If you can imagine, we had what seemed like the best of everything in the 70s. Walter Cronkite was doing the news every night, Johnny Carson hosted the “Tonight Show” almost every night, the original “SNL” was on every Saturday night, CBS’s Saturday night line-up at one point began with “All in the Family”, followed by “M*A*S*H”, Mary Tyler Moore, Bob Newhart and Carol Burnett—all classics in their own right in one night. What a great time to grow up.

Comedians like Steve Martin, Andy Kaufman, Richard Pryor and George Carlin were in their prime. Monty Python was becoming known in America. Rock n roll, punk and country produced some great music and musical events during the 70s. Watergate gave us one of the greatest political scandals—and a first for television—and, in movies, daring, personal and gritty cinema came of age and a new generation of young filmmakers: Coppola, Spielberg, Scorsese and Lucas changed everything. And through it all there was the continual threat of the Cold War. But every night Walter Cronkite told us what we needed to know of our world’s milestones and developments.

Many prominent people from our “golden era” have been dying recently—Michael Jackson, Karl Malden, Ed McMahon and now Walter Cronkite.

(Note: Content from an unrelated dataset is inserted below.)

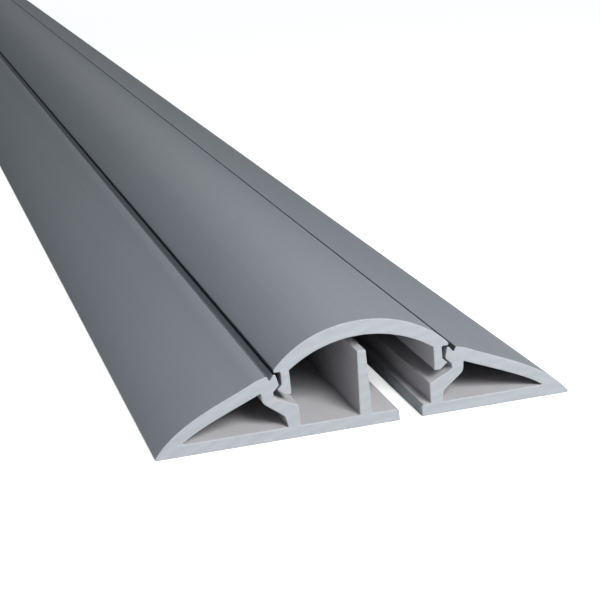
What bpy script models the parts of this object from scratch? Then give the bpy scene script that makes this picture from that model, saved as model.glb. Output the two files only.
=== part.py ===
"""Two-channel floor cable protector: an extruded base with hollow wings and a clip-in arched cover.

Frame: +X across the strip, +Y along it, +Z up, origin at the middle of the underside, in metres.
The section is drawn in millimetres, as (x, height) corners with the radius of their rounding.
"""

import math

import bmesh
import bpy
from mathutils import Matrix, Vector
from mathutils.geometry import interpolate_bezier

MM = 0.001

# Driving dimensions of the strip, in millimetres
LENGTH = 1000.0
HALF_WIDTH = 40.0
FLOOR = 2.3

# Divider between the two channels
DIVIDER_TOP = 14.7
DIVIDER_TOP_HALF = 0.85
DIVIDER_FOOT_HALF = 1.2

# Channel wall and the ledge at its top
CHANNEL_HALF = 12.6
CHANNEL_WALL_TOP = 6.3
LEDGE_START = (13.3, 6.5)
LEDGE_END = (16.5, 8.0)

# Hook on the inner edge of a wing
RECESS_X = 17.15
RECESS_LOW = 8.5
RECESS_HIGH = 9.4
NOSE_X = 16.05
NOSE_LOW = 10.5
NOSE_HIGH = 10.9
HOOK_TOP = 12.7
HOOK_TOP_X = (16.5, 16.9)

# Groove between a hook and the wing's walking surface
GROOVE_FOOT = (17.65, 11.55)
WING_CORNER = (18.2, 12.55)

# Wing's walking surface: one Bezier sweep from the corner down to the tip
WING_TOP = ((20.0, 12.1), (27.0, 8.8), (35.5, 6.4), (HALF_WIDTH, 0.4))
TIP_THICKNESS = 0.2

# Hollow inside a wing, from its outer tip round by the channel wall
HOLLOW_TIP = 34.4
HOLLOW_TOP = ((HOLLOW_TIP + 0.3, FLOOR + 0.15), (31.5, 4.9), (25.0, 7.2), (19.5, 9.55))
HOLLOW_SHOULDER = (19.35, 7.6)
HOLLOW_KNEE = (15.3, 4.4)
HOLLOW_FOOT = 14.9
SHOULDER_RADIUS = 1.6
KNEE_RADIUS = 1.3

# Cover
CROWN_TOP = 20.5
CROWN_UNDER = 17.6
COVER_TOP = ((0.0, CROWN_TOP), (6.5, CROWN_TOP), (12.4, 18.2), (16.7, 13.7))
COVER_EDGE = 13.6
ARCH_CORNER = (13.85, 13.1)
LEG_OUTER = 15.45
LEG_INNER = 13.75
LEG_BOTTOM = 8.6
LEG_TOE = 14.9
COVER_NOSE = (16.35, 9.75)
COVER_NECK = 10.6
LIP_TIP = 16.75
LIP_UNDER = 13.05

# Open-ended slot in the floor of the right channel, at the near end
SLOT_LEFT = 6.4
SLOT_WIDTH = 4.4
SLOT_LENGTH = 40.0
SLOT_OVERRUN = 1.0

# Rounding of the corners that the die leaves
SHARP = 0.0
CRISP = 0.1
FINE = 0.15
EASED = 0.2
SOFT = 0.3
ROUND = 0.4

# Smoothness of the rounded stretches
SWEEP_STEPS = 14
ARCH_STEPS = 8
ARC_STEP = math.radians(20.0)
WELD_DISTANCE = 0.00001

# Turn that stands a section drawn flat up across the strip
UPRIGHT = (math.pi / 2.0, 0.0, 0.0)

# Finish: grey PVC, in linear colour
PVC_GREY = (0.17, 0.18, 0.20, 1.0)
PVC_ROUGHNESS = 0.45


def sweep(control_points, steps):
    """Points on a cubic Bezier curve, without its last point, as square corners."""
    knots = [Vector((x, z, 0.0)) for x, z in control_points]
    points = interpolate_bezier(*knots, steps + 1)
    return [(point.x, point.y, SHARP) for point in points[:-1]]


def arc_through(start, crown, steps):
    """Points on the circle through start, crown and start mirrored, from start up to the crown."""
    rise = crown[1] - start[1]
    radius = (start[0] ** 2 + rise ** 2) / (2.0 * rise)
    full_angle = math.asin(start[0] / radius)
    points = []
    for step in range(steps + 1):
        angle = full_angle * (1.0 - step / steps)
        points.append((radius * math.sin(angle), crown[1] - radius * (1.0 - math.cos(angle)), SHARP))
    return points


def rounded(corners):
    """Flat points of an outline whose corners are (x, height, radius)."""
    points = []
    for index, (x, z, radius) in enumerate(corners):
        here = Vector((x, z))
        if radius == SHARP:
            points.append(here)
            continue
        before = (Vector(corners[index - 1][:2]) - here).normalized()
        after = (Vector(corners[(index + 1) % len(corners)][:2]) - here).normalized()
        half_corner = before.angle(after) / 2.0
        centre = here + (before + after).normalized() * (radius / math.sin(half_corner))
        first = here + before * (radius / math.tan(half_corner)) - centre
        last = here + after * (radius / math.tan(half_corner)) - centre
        turn = first.angle_signed(last)
        steps = max(1, math.ceil(abs(turn) / ARC_STEP))
        for step in range(steps + 1):
            points.append(centre + Matrix.Rotation(-turn * step / steps, 2) @ first)
    return points


def mirrored(right_half):
    """The other half of an outline, in the order that carries the right half on across the middle."""
    return [(-x, z, radius) for x, z, radius in reversed(right_half)]


def base_right_half():
    """Corners of the base's outer outline from the divider's top to the wing's tip."""
    corners = [
        (DIVIDER_TOP_HALF, DIVIDER_TOP, EASED),
        (DIVIDER_FOOT_HALF, FLOOR, SOFT),
        (CHANNEL_HALF, FLOOR, SOFT),
        (CHANNEL_HALF, CHANNEL_WALL_TOP, SOFT),
        (*LEDGE_START, SOFT),
        (*LEDGE_END, ROUND),
        (RECESS_X, RECESS_LOW, EASED),
        (RECESS_X, RECESS_HIGH, EASED),
        (NOSE_X, NOSE_LOW, FINE),
        (NOSE_X, NOSE_HIGH, FINE),
        (HOOK_TOP_X[0], HOOK_TOP, CRISP),
        (HOOK_TOP_X[1], HOOK_TOP, CRISP),
        (*GROOVE_FOOT, FINE),
        (*WING_CORNER, EASED),
    ]
    corners += sweep(WING_TOP, SWEEP_STEPS)
    corners += [
        (*WING_TOP[-1], SHARP),
        (HALF_WIDTH, TIP_THICKNESS, SHARP),
        (HALF_WIDTH - TIP_THICKNESS, 0.0, SHARP),
    ]
    return corners


def hollow_outline():
    """Corners of the hollow in the right wing, from its tip over the top and down the inner wall."""
    corners = sweep(HOLLOW_TOP, SWEEP_STEPS)
    corners += [
        (*HOLLOW_TOP[-1], EASED),
        (*HOLLOW_SHOULDER, SHOULDER_RADIUS),
        (*HOLLOW_KNEE, KNEE_RADIUS),
        (HOLLOW_FOOT, FLOOR, EASED),
        (HOLLOW_TIP, FLOOR, CRISP),
    ]
    return corners


def cover_right_half():
    """Corners of the cover's outline from the crown's top round the leg to the crown's underside."""
    corners = sweep(COVER_TOP, SWEEP_STEPS)
    corners += [
        (LIP_TIP, COVER_EDGE, CRISP),
        (LIP_TIP, LIP_UNDER, FINE),
        (LEG_OUTER, LIP_UNDER, ROUND),
        (LEG_OUTER, COVER_NECK, SOFT),
        (*COVER_NOSE, FINE),
        (LEG_TOE, LEG_BOTTOM, SOFT),
        (LEG_INNER, LEG_BOTTOM, SOFT),
    ]
    return corners + arc_through(ARCH_CORNER, (0.0, CROWN_UNDER), ARCH_STEPS)


def extruded(name, outlines, thickness, rotation=(0.0, 0.0, 0.0)):
    """A closed solid from flat outlines in millimetres, the first outside and the rest holes."""
    curve = bpy.data.curves.new(name, "CURVE")
    curve.dimensions = "2D"
    curve.fill_mode = "BOTH"
    curve.extrude = thickness / 2.0 * MM
    for outline in outlines:
        spline = curve.splines.new("POLY")
        spline.points.add(len(outline) - 1)
        for spline_point, point in zip(spline.points, outline):
            spline_point.co = (point[0] * MM, point[1] * MM, 0.0, 1.0)
        spline.use_cyclic_u = True
    drawing = bpy.data.objects.new(name + "_drawing", curve)
    drawing.rotation_euler = rotation
    bpy.context.scene.collection.objects.link(drawing)
    bpy.context.view_layer.update()
    depsgraph = bpy.context.evaluated_depsgraph_get()
    mesh = bpy.data.meshes.new_from_object(drawing.evaluated_get(depsgraph))
    mesh.name = name
    welded = bmesh.new()
    welded.from_mesh(mesh)
    bmesh.ops.remove_doubles(welded, verts=welded.verts, dist=WELD_DISTANCE)
    bmesh.ops.recalc_face_normals(welded, faces=welded.faces)
    welded.to_mesh(mesh)
    welded.free()
    solid = bpy.data.objects.new(name, mesh)
    solid.matrix_world = drawing.matrix_world
    bpy.data.objects.remove(drawing)
    return solid


def pvc(name, colour):
    """A matt plastic of one colour."""
    material = bpy.data.materials.new(name)
    material.use_nodes = True
    shader = material.node_tree.nodes["Principled BSDF"]
    shader.inputs["Base Color"].default_value = colour
    shader.inputs["Roughness"].default_value = PVC_ROUGHNESS
    shader.inputs["Metallic"].default_value = 0.0
    return material


def make_slot_cutter(collection):
    """A bar with a round inner end that cuts the open-ended slot through the floor."""
    radius = SLOT_WIDTH / 2.0
    left = SLOT_LEFT
    right = SLOT_LEFT + SLOT_WIDTH
    start = -LENGTH / 2.0 - SLOT_OVERRUN
    end = -LENGTH / 2.0 + SLOT_LENGTH
    corners = [(left, start, SHARP), (right, start, SHARP), (right, end, radius), (left, end, radius)]
    cutter = extruded("slot_cutter", [rounded(corners)], 2.0 * (FLOOR + SLOT_OVERRUN))
    cutter.hide_render = True
    cutter.display_type = "WIRE"
    collection.objects.link(cutter)
    return cutter


def make_base(collection, cutters):
    """Floor, hollow wings, hooks and divider as one extrusion, with the slot cut through the floor."""
    right_half = base_right_half()
    outer = rounded(right_half + mirrored(right_half))
    right_hollow = hollow_outline()
    outlines = [outer, rounded(right_hollow), rounded(mirrored(right_hollow))]
    base = extruded("base", outlines, LENGTH, UPRIGHT)
    base.data.materials.append(pvc("base_pvc", PVC_GREY))
    collection.objects.link(base)
    slot = base.modifiers.new("slot", "BOOLEAN")
    slot.operation = "DIFFERENCE"
    slot.solver = "EXACT"
    slot.object = make_slot_cutter(cutters)
    return base


def make_cover(collection):
    """Arched lid with its lips and hooked legs as one extrusion."""
    right_half = cover_right_half()
    outline = right_half + mirrored(right_half[:-1])[:-1]
    cover = extruded("cover", [rounded(outline)], LENGTH, UPRIGHT)
    cover.data.materials.append(pvc("cover_pvc", PVC_GREY))
    collection.objects.link(cover)
    return cover


def main():
    for old in list(bpy.data.objects):
        bpy.data.objects.remove(old)
    collection = bpy.data.collections.new("cable_protector")
    cutters = bpy.data.collections.new("cutters")
    bpy.context.scene.collection.children.link(collection)
    bpy.context.scene.collection.children.link(cutters)
    make_base(collection, cutters)
    make_cover(collection)


main()
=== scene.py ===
"""A floor cable protector: a grey PVC base strip with hollow wings, and the arched cover clipped into it.

Frame: +X across the strip, +Y along it away from the slotted end, +Z up, origin at the middle of the
underside, in metres. Sections are drawn in millimetres, as (x, height) corners with the radius of
their rounding.
"""

import math

import bmesh
import bpy
from bpy.props import FloatProperty, FloatVectorProperty, PointerProperty
from mathutils import Matrix, Vector
from mathutils.geometry import interpolate_bezier


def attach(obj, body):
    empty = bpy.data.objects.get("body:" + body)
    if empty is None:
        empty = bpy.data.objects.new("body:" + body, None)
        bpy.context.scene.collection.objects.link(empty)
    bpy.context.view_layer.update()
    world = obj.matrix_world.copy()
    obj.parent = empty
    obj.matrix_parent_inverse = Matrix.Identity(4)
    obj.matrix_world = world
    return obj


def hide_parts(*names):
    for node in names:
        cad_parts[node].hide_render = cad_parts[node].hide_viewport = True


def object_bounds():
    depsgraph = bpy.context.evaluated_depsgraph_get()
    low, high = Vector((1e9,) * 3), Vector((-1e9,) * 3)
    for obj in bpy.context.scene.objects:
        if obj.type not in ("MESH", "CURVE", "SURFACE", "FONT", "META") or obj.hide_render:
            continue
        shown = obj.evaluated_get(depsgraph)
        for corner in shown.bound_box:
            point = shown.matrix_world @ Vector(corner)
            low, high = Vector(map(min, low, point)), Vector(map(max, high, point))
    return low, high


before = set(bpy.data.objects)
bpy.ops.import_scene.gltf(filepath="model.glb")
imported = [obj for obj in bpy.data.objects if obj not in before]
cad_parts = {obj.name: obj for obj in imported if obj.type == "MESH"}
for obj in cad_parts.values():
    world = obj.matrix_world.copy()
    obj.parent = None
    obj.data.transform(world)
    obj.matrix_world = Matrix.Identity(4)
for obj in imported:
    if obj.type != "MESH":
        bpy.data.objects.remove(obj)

bl_info = {
    "name": "Floor cable protector",
    "version": (1, 0, 0),
    "blender": (4, 5, 0),
    "location": "3D View > Sidebar > Cable Protector",
    "description": "Models a two-channel floor strip with its clip-in cover, and the studio around it",
    "category": "Object",
}

MM = 0.001
CAD_LOW, CAD_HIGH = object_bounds()

# Base: floor plate and divider
HALF_WIDTH = 40.0
FLOOR = 2.3
DIVIDER_TOP = 14.7
DIVIDER_TOP_HALF = 0.85
DIVIDER_FOOT_HALF = 1.2

# Base: channel wall and the ledge at its top
CHANNEL_HALF = 12.6
CHANNEL_WALL_TOP = 6.3
LEDGE_START = (13.3, 6.5)
LEDGE_END = (16.5, 8.0)

# Base: hook on the inner edge of a wing
RECESS_X = 17.15
RECESS_LOW = 8.5
RECESS_HIGH = 9.4
NOSE_X = 16.05
NOSE_LOW = 10.5
NOSE_HIGH = 10.9
HOOK_TOP = 12.7
HOOK_TOP_X = (16.5, 16.9)

# Base: groove beside the hook, then the wing's walking surface as one sweep down to its tip
GROOVE_FOOT = (17.65, 11.55)
WING_CORNER = (18.2, 12.55)
WING_TOP = ((20.0, 12.1), (27.0, 8.8), (35.5, 6.4), (HALF_WIDTH, 0.4))
TIP_THICKNESS = 0.2

# Base: hollow inside a wing, from its outer tip round by the channel wall
HOLLOW_TIP = 34.4
HOLLOW_TOP = ((HOLLOW_TIP + 0.3, FLOOR + 0.15), (31.5, 4.9), (25.0, 7.2), (19.5, 9.55))
HOLLOW_SHOULDER = (19.35, 7.6)
HOLLOW_KNEE = (15.3, 4.4)
HOLLOW_FOOT = 14.9
SHOULDER_RADIUS = 1.6
KNEE_RADIUS = 1.3

# Cover: arch, lips and hooked legs
CROWN_TOP = 20.5
CROWN_UNDER = 17.6
COVER_TOP = ((0.0, CROWN_TOP), (6.5, CROWN_TOP), (12.4, 18.2), (16.7, 13.7))
COVER_EDGE = 13.6
ARCH_CORNER = (13.85, 13.1)
LEG_OUTER = 15.45
LEG_INNER = 13.75
LEG_BOTTOM = 8.6
LEG_TOE = 14.9
COVER_NOSE = (16.35, 9.75)
COVER_NECK = 10.6
LIP_TIP = 16.75
LIP_UNDER = 13.05

# Left edge of the open-ended slot in the floor of the right channel, and how far its cutter overruns
SLOT_LEFT = 6.4
SLOT_OVERRUN = 1.0

# Rounding of the corners that the die leaves
SHARP = 0.0
FINE = 0.2
SOFT = 0.3
ROUND = 0.4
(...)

Perhaps a good analogy of the “golden era” which many of us experienced, like the 70s, is the sun shining brightly overhead. People like those above whose greatness is responsible for, or identified with, our golden era; their leaving is like the diminishing light of a sun that has set. With each person who passes on, more of that light disappears from the sky because the sun has dropped even lower below the horizon. With Cronkite’s passing more of that brightness is gone and we are heading, it seems, toward greater darkness. But, perhaps I’m just being a little too pessimistic about tomorrow.

As this and future generations face problems like global climate change, the “war on terror”, and increasing over-population and diminishing resources, the only consolation I can think of is maybe another golden era will come or that they see this time as their golden era.